The Ottawa Journal calls Toronto the Blues and the Blueshirts (one word).

But the Toronto players were right. The Blue Shirts/Blueshirts/Arenas won game one by a score of 7–3.

“It is a fortunate thing, indeed, for Les Bons Canadiens that both matches of the NHL play-off series do not take place in Toronto,” said Elmer Ferguson of the Montreal Herald on March 12, 1918. “You’d never know the old club from its play on Toronto ice last night, compared with its dash and brilliance in games played before the friendly faces at Jubilee Rink. And, by the same token, you’d never recognize the meek and inoffensive team wearing the blue shirts which we’ve been accustomed to seeing in the rampaging, aggressive and chip-on-the-shoulder gang which rode roughshod over our habitants last night.”

In the Ottawa Citizen, it’s Blue Shirts (two words) as well
as the team’s official name: the Toronto Hockey Club.

But even with a four-goal lead, hanging on to win the series in Montreal was no sure thing. As it turned out, the Canadiens won game two, but with only a 4–3 victory, so Toronto took the series 10–7 in total.

“The Canadiens chances faded away when they undertook to make the visitors quit by roughing it on every possible occasion” reported the Montreal Gazette on March 14. “Canadiens suffered through penalties… Toronto played the puck more than the man, and took the bumps handed out to them without retaliating to any great extent. This counted greatly in their favor.”

In the Vancouver Daily World, it’s Blueshirts (one word) and Torontos.

NHL summaries show that far more penalties were called in game one at Toronto. Even so, game two in Montreal must have been rougher.

“Bullfighting is prohibited in Canada for the reason that it is considered brutal,” wrote Harvey Sproule (a future Toronto NHL head coach, briefly, in 1919–20) in the Toronto Star, “but it is a regular ‘pink tea’ in comparison with the Donnybrook served up to the fans at the Jubilee Ice Palace last night…”

The official team portrait refers to Toronto as the Arena Hockey Club …
but it’s clearly been dated for the 1918–19 NHL season.

With the win Toronto took the NHL championship, but not yet the Stanley Cup.
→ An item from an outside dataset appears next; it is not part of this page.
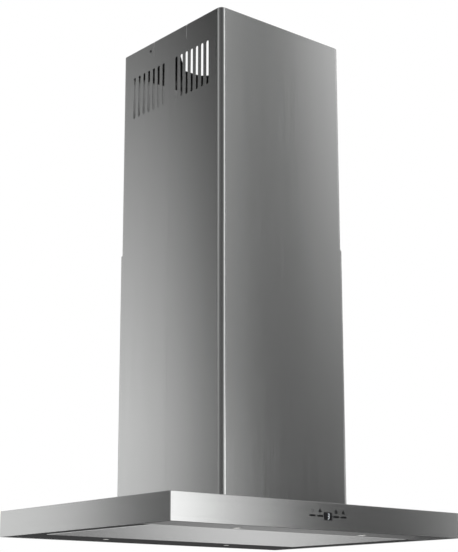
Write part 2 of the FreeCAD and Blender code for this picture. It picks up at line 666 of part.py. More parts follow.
def motor():
    centre = V(BLOWER_X, 0, BLOWER_Z)
    back = centre.sub(Y_AXIS * (BLOWER_HALF_Y + 2))
    nose = centre.sub(Y_AXIS * 8)
    body = rod(MOTOR_R, back, nose)
    body = body.makeFillet(4, [e for e in body.Edges if abs(e.Length - 2 * math.pi * MOTOR_R) < 0.1])
    bore = rod(SHAFT_R + RUN_CLEARANCE, centre.sub(Y_AXIS * 97), centre)
    save("motor", body.cut(bore))
    plate_back = back.sub(Y_AXIS * 2)
    pieces = [rod(30, plate_back, back)]
    mounts = []
    reach = 76.0
    for k in range(3):
        turn = math.radians(90 + 120 * k)
        way = V(math.cos(turn), 0, math.sin(turn))
        arm = box(0, reach + 8, plate_back.y, back.y, -9, 9)
        arm.rotate(V(0, 0, 0), Y_AXIS, -math.degrees(turn))
        arm.translate(V(centre.x, 0, centre.z))
        pieces.append(arm)
        at = centre.add(way * reach)
        mounts.append(rod(5, V(at.x, back.y, at.z), V(at.x, -BLOWER_HALF_Y, at.z)))
    save("motor_bracket", joined(pieces))
    save("motor_mounts", group(mounts))


def blower_supports():
    supports = []
    foot_z = CANOPY_TOP + BASE_T
    for sign in (-1, 1):
        ys = sorted((sign * BLOWER_HALF_Y, sign * (BLOWER_HALF_Y + 1.5)))
        web = box(BLOWER_X - 60, BLOWER_X + 60, ys[0], ys[1], foot_z, -1165)
        ys = sorted((sign * BLOWER_HALF_Y, sign * (BASE_HALF_Y - 30)))
        foot = box(BLOWER_X - 60, BLOWER_X + 60, ys[0], ys[1], foot_z, foot_z + 1.5)
        supports.append(joined([web, foot]))
    save("blower_supports", group(supports))


def outlet_adapter():
    wall = 1.5
    body = box(-PLENUM_HALF_X, PLENUM_HALF_X, -BLOWER_HALF_Y, BLOWER_HALF_Y, OUTLET_Z, PLENUM_TOP)
    body = body.cut(box(wall - PLENUM_HALF_X, PLENUM_HALF_X - wall, wall - BLOWER_HALF_Y,
                        BLOWER_HALF_Y - wall, OUTLET_Z + wall, PLENUM_TOP - wall))
    body = body.cut(box(BLOWER_T - OUTLET_HALF_X, OUTLET_HALF_X - BLOWER_T, BLOWER_T - BLOWER_HALF_Y,
                        BLOWER_HALF_Y - BLOWER_T, OUTLET_Z - 1, OUTLET_Z + 5))
    body = body.cut(rod(COLLAR_R - COLLAR_T, V(0, 0, PLENUM_TOP - 5), V(0, 0, PLENUM_TOP + 1)))
    collar = pipe(COLLAR_R, COLLAR_R - COLLAR_T, V(0, 0, PLENUM_TOP - wall), V(0, 0, COLLAR_TOP))
    stop_top = FLAP_Z - FLAP_T / 2 - 0.3
    stop = pipe(COLLAR_R - COLLAR_T / 2, COLLAR_R - 5, V(0, 0, stop_top - 1.5), V(0, 0, stop_top))
    pin_hole = rod(HINGE_PIN_R, V(0, -COLLAR_R - 1, FLAP_Z), V(0, COLLAR_R + 1, FLAP_Z))
    # the stop ring is notched where the flaps' knuckles turn
    notch = box(-4, 4, 1 - COLLAR_R + COLLAR_T, COLLAR_R - COLLAR_T - 1, stop_top - 3, stop_top + 1)
    save("outlet_adapter", joined([body, collar, stop.cut(notch)]).cut(pin_hole))


def damper():
    end = COLLAR_R - 0.2
    save("damper_pin", rod(HINGE_PIN_R, V(0, -end, FLAP_Z), V(0, end, FLAP_Z)))
    knuckles = {"left": ((-62, -21), (21, 62)), "right": ((-20.5, 20.5),)}
    for name, sign in (("left", -1), ("right", 1)):
        plate = rod(COLLAR_R - COLLAR_T - 0.8, V(0, 0, FLAP_Z - FLAP_T / 2), V(0, 0, FLAP_Z + FLAP_T / 2))
        xs = sorted((sign * 3.5, sign * 100))
        pieces = [plate.common(box(xs[0], xs[1], -100, 100, FLAP_Z - 2, FLAP_Z + 2))]
        for y0, y1 in knuckles[name]:
            pieces.append(rod(3.0, V(0, y0, FLAP_Z), V(0, y1, FLAP_Z)))
            xs = sorted((sign * 2.2, sign * 4))
            pieces.append(box(xs[0], xs[1], y0, y1, FLAP_Z - FLAP_T / 2, FLAP_Z + FLAP_T / 2))
        bore = rod(HINGE_PIN_R + RUN_CLEARANCE, V(0, -80, FLAP_Z), V(0, 80, FLAP_Z))
        save("damper_flap_" + name, joined(pieces).cut(bore))


# ---- electrics ----
def electrics():
    x0, x1 = 98.0, 164.0
    y0, y1 = -110.0, 110.0
    z0 = CANOPY_TOP + BASE_T
    z1 = z0 + 70
    wall = 1.5
    tray = box(x0, x1, y0, y1 + 45, z0, z0 + wall)
    tray = joined([tray, box(x0, x1, y0, y1, z0, z1)])
    tray = tray.cut(box(x0 + wall, x1 - wall, y0 + wall, y1 - wall, z0 + wall, z1 + 1))
    save("electronics_box", tray)
    lid = box(x0, x1, y0, y1, z1, z1 + wall)
    mouth = V((x0 + x1) / 2, y1 - 30, z1)
    save("electronics_lid", lid.cut(rod(8.2, mouth.sub(Z_AXIS), mouth.add(Z_AXIS * 3))))
    nut = Part.makePolygon([mouth.add(V(11 * math.cos(a), 11 * math.sin(a), wall))
                            for a in [math.radians(60 * k) for k in range(7)]])
    gland = joined([Part.Face(nut).extrude(Z_AXIS * 6),
                    rod(8.0, mouth.sub(Z_AXIS * 8), mouth.add(Z_AXIS * 3)),
                    Part.makeCone(9.0, 6.5, 12, mouth.add(Z_AXIS * (wall + 5)))])
    save("cable_gland", gland.cut(rod(4.0, mouth.sub(Z_AXIS * 10), mouth.add(Z_AXIS * 30))))
    block = box(x0 + 15, x0 + 35, y1 - 60, y1 - 12, z0 + wall, z0 + 24)
    screws = []
    for k in range(4):
        at = V(x0 + 25, y1 - 54 + 12 * k, z0 + 18)
        screws.append(rod(3, at, at.add(Z_AXIS * 10)))
    save("terminal_block", block.cut(screws))
    at = V((x0 + x1) / 2, y0 + 22, z1 + wall)
    can = rod(17, at, at.add(Z_AXIS * 55))
    can = can.makeFillet(3, [e for e in can.Edges if e.Vertexes[0].Z > at.z + 50 and e.Length > 90])
    save("capacitor", can)


def main():
    os.makedirs("parts", exist_ok=True)
    ceiling_plate()
    upper_uprights()
    upper_braces()
    upper_chimney()
    upper_stiffeners()
    chimney_fixings()
    air_deflector()
    duct()
    lower_uprights()
    adjust_bolts()
    base_frame()
    lower_braces()
    lower_chimney()
    chimney_collar()
    canopy_shell()
    underside_frame()
    perimeter_panel()
    hinge_brackets()
    panel_magnets()
    filter_rails()
    grease_filters()
    lamps()
    controls()
    blower_scroll()
    impeller()
    motor()
    blower_supports()
    outlet_adapter()
    damper()
    electrics()


main()
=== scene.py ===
import json
import math

import bmesh
import bpy
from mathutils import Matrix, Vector


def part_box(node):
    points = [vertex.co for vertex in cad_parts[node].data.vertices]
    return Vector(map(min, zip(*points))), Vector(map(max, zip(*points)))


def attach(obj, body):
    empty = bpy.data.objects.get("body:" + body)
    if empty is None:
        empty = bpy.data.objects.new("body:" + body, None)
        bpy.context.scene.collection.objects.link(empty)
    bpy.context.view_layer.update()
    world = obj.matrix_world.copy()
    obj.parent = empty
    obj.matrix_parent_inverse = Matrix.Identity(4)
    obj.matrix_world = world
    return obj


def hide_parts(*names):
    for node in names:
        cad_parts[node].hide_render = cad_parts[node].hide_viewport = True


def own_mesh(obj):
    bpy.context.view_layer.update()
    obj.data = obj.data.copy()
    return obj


# Looks for the island range hood. Metres, in the part's own frame: the origin is at the ceiling,
# +Z is up and the control side faces -Y. A node's object sits at the origin, so object
# coordinates in a material are the part's own coordinates.

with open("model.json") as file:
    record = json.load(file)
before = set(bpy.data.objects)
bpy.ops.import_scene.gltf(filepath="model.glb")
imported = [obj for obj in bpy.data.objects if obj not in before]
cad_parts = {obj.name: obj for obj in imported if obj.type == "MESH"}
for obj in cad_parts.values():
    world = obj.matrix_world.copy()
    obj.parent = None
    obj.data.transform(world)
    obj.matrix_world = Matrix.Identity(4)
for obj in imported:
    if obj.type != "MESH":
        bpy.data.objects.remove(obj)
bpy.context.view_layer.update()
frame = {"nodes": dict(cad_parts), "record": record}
NODES = frame["nodes"]

# ---- camera: below the canopy, in front and to the left ----
CAMERA_AT = Vector((-2.141, -2.543, -1.484))
CAMERA_YAW = math.radians(39.636)
CAMERA_PITCH = math.radians(12.536)
SENSOR = 36.0
FOCAL = 87.65
SHIFT_X = 0.0159
SHIFT_Y = 0.095

FLOOR_Z = -2.75
FLOOR_HALF = 7.0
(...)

Winning the NHL title that season only entitled the Blue Shirts/Blueshirts/Arenas to host the Pacific Coast Hockey Association champion Vancouver Maroons (who wore maroon-coloured shirts) in a best-of-five Stanley Cup Final. Toronto won that series 3-games-to-2 with a 2-1 victory in the finalé on March 30, 1918 to claim what was already a prized trophy.

And this year?

I think Toronto is good enough to win in four games, but probably five. Then again, if Leafs goalie Jack Campbell can’t carry the playoff weight, and the Canadiens’ Carey Price can turn back the clock … well, let’s just say I wouldn’t want to trust Freddie Andersen in another seventh game!

13 thoughts on “Toronto-Montreal Playoff History

  1. Great story … the March 14, 1918 clip with the typo in the sub head is great 🙂 I really appreciate the trouble you take to include the newspaper clips and photos. Adds so much to the experience.
    And I confess that I am old enough to remember 1967 — Johnny Bower and Terry Sawchuck led the way in that upset. Could Carey Price possibly do the same in 2021? Time will tell. The Leafs look good though.
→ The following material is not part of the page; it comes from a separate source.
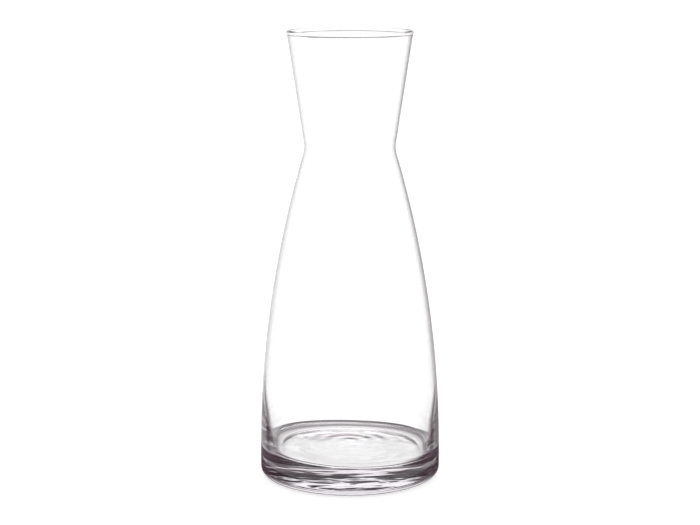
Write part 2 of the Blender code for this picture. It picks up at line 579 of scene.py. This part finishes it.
def painted_shade_depth(tree, place):
    """How much of the painted edge shade shows, from the edge's line and fade, the foot's line and the
    rings.
    """
    split = tree.node("ShaderNodeSeparateXYZ", {}, [place])
    across, deep, height = (Socket(tree, output) for output in split.outputs)
    facing = tree.add("ShaderNodeLayerWeight", {}, {"Blend": FACING_BLEND}, "Facing")
    reach = (across * across + deep * deep + AXIS_GUARD**2).math("SQRT")
    # Painted shade that is stronger on the +X side
    side = 1 + across / reach * PAINTED_SHADE_LEAN
    painted_edge_line = facing.step(*EDGE_LINE) * EDGE_LINE_STRENGTH * side
    painted_edge_fade = facing.step(*EDGE_FADE) * EDGE_FADE_STRENGTH * side

    # A line of painted shade in the foot
    low_facing, high_facing = FOOT_LINE_FACING
    line_facing = low_facing + height.step(*FOOT_LINE_SLANT) * (high_facing - low_facing)
    off_line = (facing - line_facing).math("ABSOLUTE") / FOOT_LINE_WIDTH
    up_foot = FOOT_LINE_LOW_PART + height.step(*FOOT_LINE_LOW) * (1 - FOOT_LINE_LOW_PART)
    in_foot = up_foot * (1 - height.step(*FOOT_LINE_TOP))
    painted_foot_line = (1 - off_line).math("MAXIMUM", 0.0) * FOOT_LINE_STRENGTH * in_foot
    darkest = painted_foot_line.math("MAXIMUM", painted_edge_line)

    # Rings of painted shade in the base
    for bottom, top, facings, strength in PAINTED_BASE_RINGS:
        above_bottom = height.step(bottom - BASE_RING_BLEND, bottom)
        below_top = 1 - height.step(top, top + BASE_RING_BLEND)
        darkest = darkest.math("MAXIMUM", above_bottom * below_top * facing.step(*facings) * strength)

    inner = tree.add("ShaderNodeAttribute", {"attribute_name": "inner_face"}, {}, "Fac")
    return (darkest + painted_edge_fade) * (1 - inner) * height.step(*EDGE_HEIGHT)


def clear_glass():
    """Polished soda-lime glass: faintly violet-grey where it is thick, with a few smears of handling and
    painted edge shade.
    """
    material, tree = new_material("clear_glass")
    place = tree.add("ShaderNodeTexCoord", {}, {}, "Object")
    noise = {"Vector": place, "Scale": SMEAR_SCALE, "Detail": SMEAR_DETAIL}
    smears = tree.add("ShaderNodeTexNoise", {}, noise).step(*SMEAR_SPREAD)
    polish = {
        "Base Color": WHITE,
        "Roughness": smears * SMEAR_ROUGHNESS,
        "IOR": GLASS_IOR,
        "Transmission Weight": 1.0,
    }
    surface = tree.add("ShaderNodeBsdfPrincipled", {}, polish)
    # A dark diffuse, mixed in as painted shade at the edges, in the foot and in the base rings
    shade = tree.add("ShaderNodeBsdfDiffuse", {}, {"Color": PAINTED_EDGE_SHADE})
    painted_shade_mix = tree.add("ShaderNodeMixShader", {}, [painted_shade_depth(tree, place), surface, shade])
    tint = {"Color": GLASS_TINT, "Density": GLASS_TINT_DENSITY}
    inside = tree.add("ShaderNodeVolumeAbsorption", {}, tint)
    tree.node("ShaderNodeOutputMaterial", {}, {"Surface": painted_shade_mix, "Volume": inside})
    return material


def profile(tree, value, stops):
    """The colour and strength of light along the stops, which are (position, light) pairs."""
    first, last = stops[0][0], stops[-1][0]
    most = max(light for _, light in stops)
    colours = []
    for position, light in stops:
        dimness = max(0.0, 1.0 - light)
        tinted = [light * (1 - dimness * (1 - part)) / most for part in DIM_TINT]
        colours.append(((position - first) / (last - first), (*tinted, 1.0)))
    along = (value - first) / (last - first)
    return tree.add("ShaderNodeValToRGB", {"stops": colours}, {"Fac": along}), most


def pale_table():
    """White and lightly lit from below, with a faint mottle."""
    material, tree = new_material("pale_table")
    place = tree.add("ShaderNodeTexCoord", {}, {}, "Object")
    noise = {"Vector": place, "Scale": MOTTLE_SCALE, "Detail": MOTTLE_DETAIL}
    shade = tree.add("ShaderNodeTexNoise", {}, noise) * MOTTLE_DEPTH + TABLE_SHADE
    colour = tree.add("ShaderNodeCombineXYZ", {}, [shade, shade, shade])
    diffuse = tree.add("ShaderNodeBsdfDiffuse", {}, {"Color": colour})
    glow = tree.add("ShaderNodeEmission", {}, {"Strength": TABLE_GLOW})
    lit = tree.add("ShaderNodeAddShader", {}, [diffuse, glow])
    tree.node("ShaderNodeOutputMaterial", {}, {"Surface": lit})
    return material


def underlight():
    """The light and the shadow that only the glass picks up from the table close to it."""
    material, tree = new_material("underlight")
    place = tree.add("ShaderNodeTexCoord", {}, {}, "Object")
    distance = tree.add("ShaderNodeVectorMath", {"operation": "LENGTH"}, [place], "Value")
    colour, most = profile(tree, distance / MM, UNDERLIGHT)
    glow = tree.add("ShaderNodeEmission", {}, {"Color": colour, "Strength": most})
    tree.node("ShaderNodeOutputMaterial", {}, {"Surface": glow})
    return material


# ---------------------------------------------------------------------------
# Studio


def flat_piece(name, corners, material):
    mesh = bpy.data.meshes.new(name)
    mesh.from_pydata(corners, [], [tuple(range(len(corners)))])
    mesh.materials.append(material)
    obj = bpy.data.objects.new(name, mesh)
    bpy.context.scene.collection.objects.link(obj)
    return obj


def table_top(material):
    reach = TABLE_REACH
    height = cad_low.z - TABLE_GAP
    square = [(-reach, -reach), (reach, -reach), (reach, reach), (-reach, reach)]
    return flat_piece("table_top", [(x, y, height) for x, y in square], material)


def studio_light():
    """Surroundings whose light changes only with elevation."""
    world = bpy.data.worlds.new("studio")
    bpy.context.scene.world = world
    world.use_nodes = True
    world.node_tree.nodes.clear()
    tree = Tree(world.node_tree)
    direction = tree.add("ShaderNodeTexCoord", {}, {}, "Generated")
    up = Socket(tree, tree.node("ShaderNodeSeparateXYZ", {}, [direction]).outputs[2])
    elevation = up.math("ARCSINE") * math.degrees(1)
    colour, most = profile(tree, elevation, SURROUNDINGS)
    light = tree.add("ShaderNodeBackground", {}, {"Color": colour, "Strength": most})
    tree.node("ShaderNodeOutputWorld", {}, {"Surface": light})


def underlight_disc(material):
    """A disc on the table that nothing but the glass sees."""
    radius = UNDERLIGHT[-1][0] * MM
    height = cad_low.z - TABLE_GAP / 2
    rim = arc((0.0, 0.0), radius, 0, 2 * math.pi, UNDERLIGHT_SIDES)[:-1]
    disc = flat_piece("underlight_disc", [(x, y, height) for x, y in rim], material)
    disc.visible_camera = False
    disc.visible_diffuse = False
    disc.visible_shadow = False
    return disc


def camera():
    data = bpy.data.cameras.new("camera")
    data.lens = CAMERA_LENS
    data.sensor_width = CAMERA_SENSOR
    obj = bpy.data.objects.new("camera", data)
    obj.location = (0.0, -CAMERA_BACK, cad_low.z + CAMERA_HEIGHT)
    obj.rotation_euler = (math.pi / 2 - CAMERA_PITCH, 0.0, 0.0)
    bpy.context.scene.collection.objects.link(obj)
    bpy.context.scene.camera = obj


def render_look():
    """Plain colours, enough bounces for thick glass, and no grain."""
    scene = bpy.context.scene
    scene.view_settings.view_transform = "Standard"
    scene.cycles.max_bounces = MOST_BOUNCES
    scene.cycles.transmission_bounces = MOST_BOUNCES
    scene.cycles.glossy_bounces = GLOSSY_BOUNCES
    scene.cycles.use_denoising = True


def main():
    render_look()
    camera()
    studio_light()
    table_top(pale_table())
    underlight_disc(underlight())
    decanter = glass_decanter(clear_glass())
    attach(decanter, "root")
    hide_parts("glass_body")

    bpy.context.view_layer.update()


main()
      1. I noticed the spelling error immediately, but since it was in the Toronto Star, I knew why!!!!
        Even if the Leafs pull off a win, and the city of Toronto needs this, it is not really a win when they only played games with Canadian teams this year!! Good luck!!
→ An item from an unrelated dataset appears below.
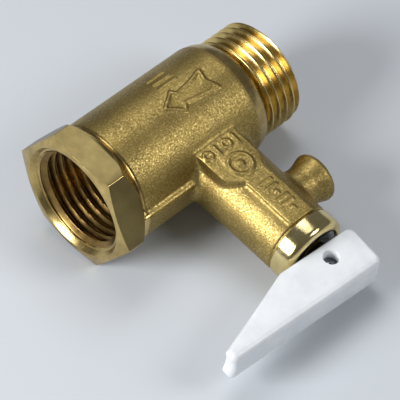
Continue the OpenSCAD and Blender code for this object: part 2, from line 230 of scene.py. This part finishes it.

  2. Thanks for sharing this insight into early times in the fledgling NHL, Eric. It s only 100 years ago plus/minus and yet so many fans are oblivious to the history of the league and the teams.
    I’ve always found it interesting that the name Arenas has been tacked onto that first NHL champion…we like things to fit into our modern day context…all teams name must have a city(or geographic designation) and a nickname…
    For years I thought this team was affiliated with the St Pats & Leafs, but only more recently did I learn that the Arenas failed to finish 1918/19 and folded. A new franchise was awarded to the St. Pats to represent Toronto for the start of the next season. So ‘Leaf Nation’ is down one Cup in its quest to catch up with the Canadiens tally.

    1. I have a hard time thinking of it as a different franchise when all that really changed was ownership and the name.
      If Eugene Melnyk or Terry Pegula had changed the name of the Senators and the Sabres when they bought them out of bankruptcy, would we consider that a different franchise? But that’s another fight for another day…

    2. Sorry. Same franchise, just new owners for 1919-20 season. Happened again when Smythe and Co. bought in 1927. Eric will back me up I’m sure.

  3. Wouldn’t it be great if the Leafs won another Stanley Cup?
    Go Leafs, go!
    Thanks for all the info, Eric.

  4. Eric, I knew I could count on you to mark the onset of the latest Leafs-Habs playoff series with a suitable historical survey. Well done.

    PS- For fellow fans of historical newspaper typos: note the Star’s March 14, 1918 article headline “Torontos are Chamipons (sic).”

  5. Well it goes to show you.. You wind some and you lose some.
    Go Leafs ….or should I say Toronto Toes?